Work required » Repeat exactly the lines of the listing below, please, starting with the first and ending with the line containing "roof and what"; leave out the rest.

_ _ _

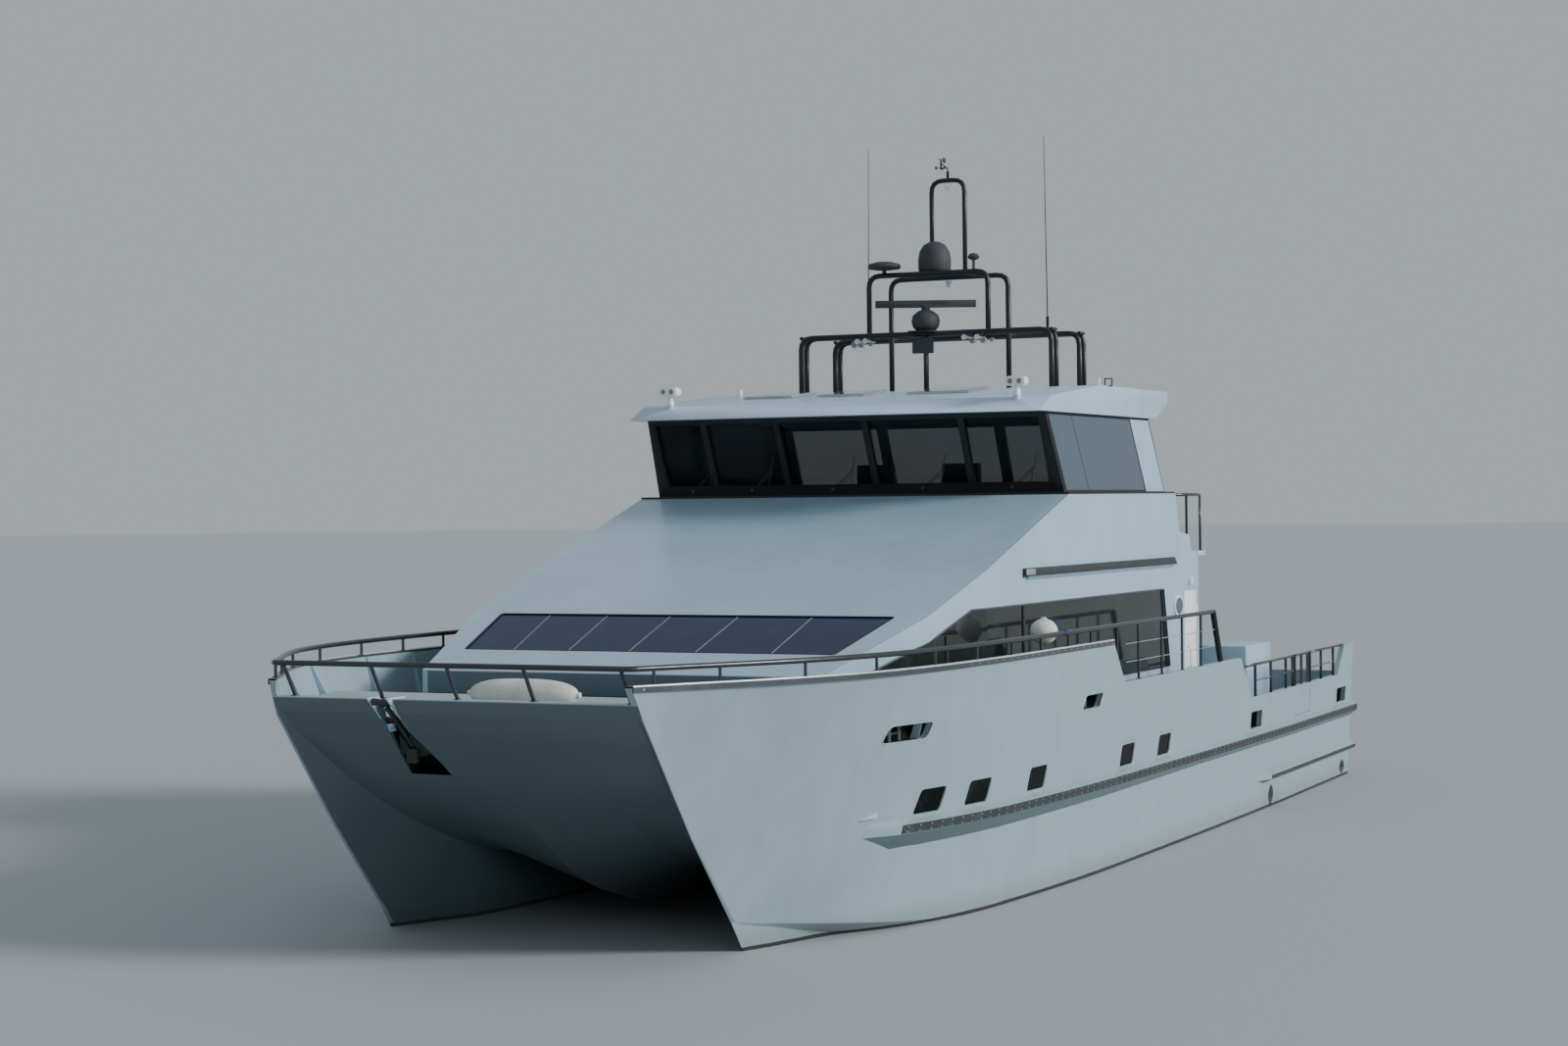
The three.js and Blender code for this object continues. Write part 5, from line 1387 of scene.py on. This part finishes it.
@dataclass
class Wheelhouse(Assembly):
    """Glasshouse, roof and what stands on it."""

    covers: tuple[Cover, ...] = (
        Cover(Paints.COATED, ("wheelhouse_frame",), 0.006),
        Cover(Paints.CLEAR_GLASS, ("windshield", "wheelhouse_window_aft", "wheelhouse_door")),
        Cover(Paints.SIDE_GLASS, both("wheelhouse_window")),
        Cover(Paints.ROOF, ("wheelhouse_roof",), 0.022, edge_angle=12.0),
        Cover(Paints.LEATHER, ("helm_station",), 0.015))
    wall: tuple[Row, ...] = ((4.70, 5.755), (10.0, 9.52), (2.95, 2.865))
    fins: tuple[Row, ...] = ((-2.38, 11.25, 6.12), (2.84, 11.5, 6.145))
    fin: Outline = ((-0.07, 0), (0.07, 0), (0.07, 0.11), (0.055, 0.11))
    ring: Outline = ((2.87, 6.15), (2.87, 6.25), (2.97, 6.25), (2.97, 6.15))
    solar: Outline = ((-1.95, -1.20), (-0.83, -0.13), (0.50, 1.40))
    wiper_x: Row = (-2.4, -1.5, -0.3, 1.0, 2.25)
    lamp: Row = (2.5, 9.5, 5.9655)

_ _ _

Full output »
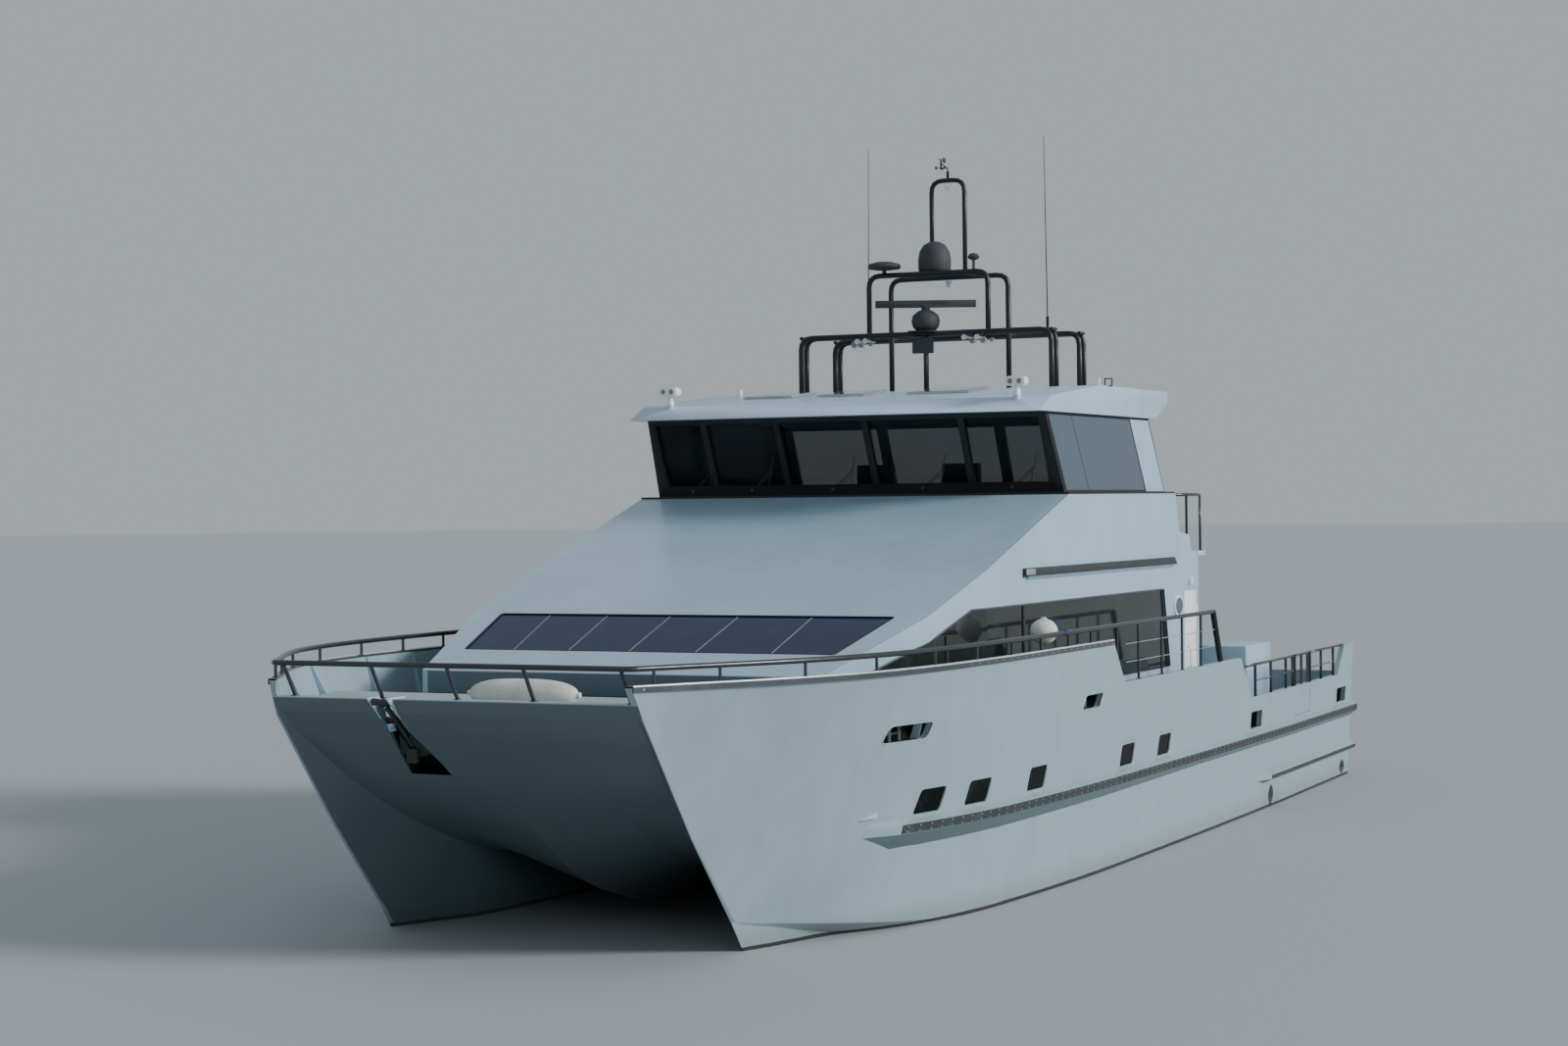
The three.js and Blender code for this object continues. Write part 5, from line 1387 of scene.py on. This part finishes it.
@dataclass
class Wheelhouse(Assembly):
    """Glasshouse, roof and what stands on it."""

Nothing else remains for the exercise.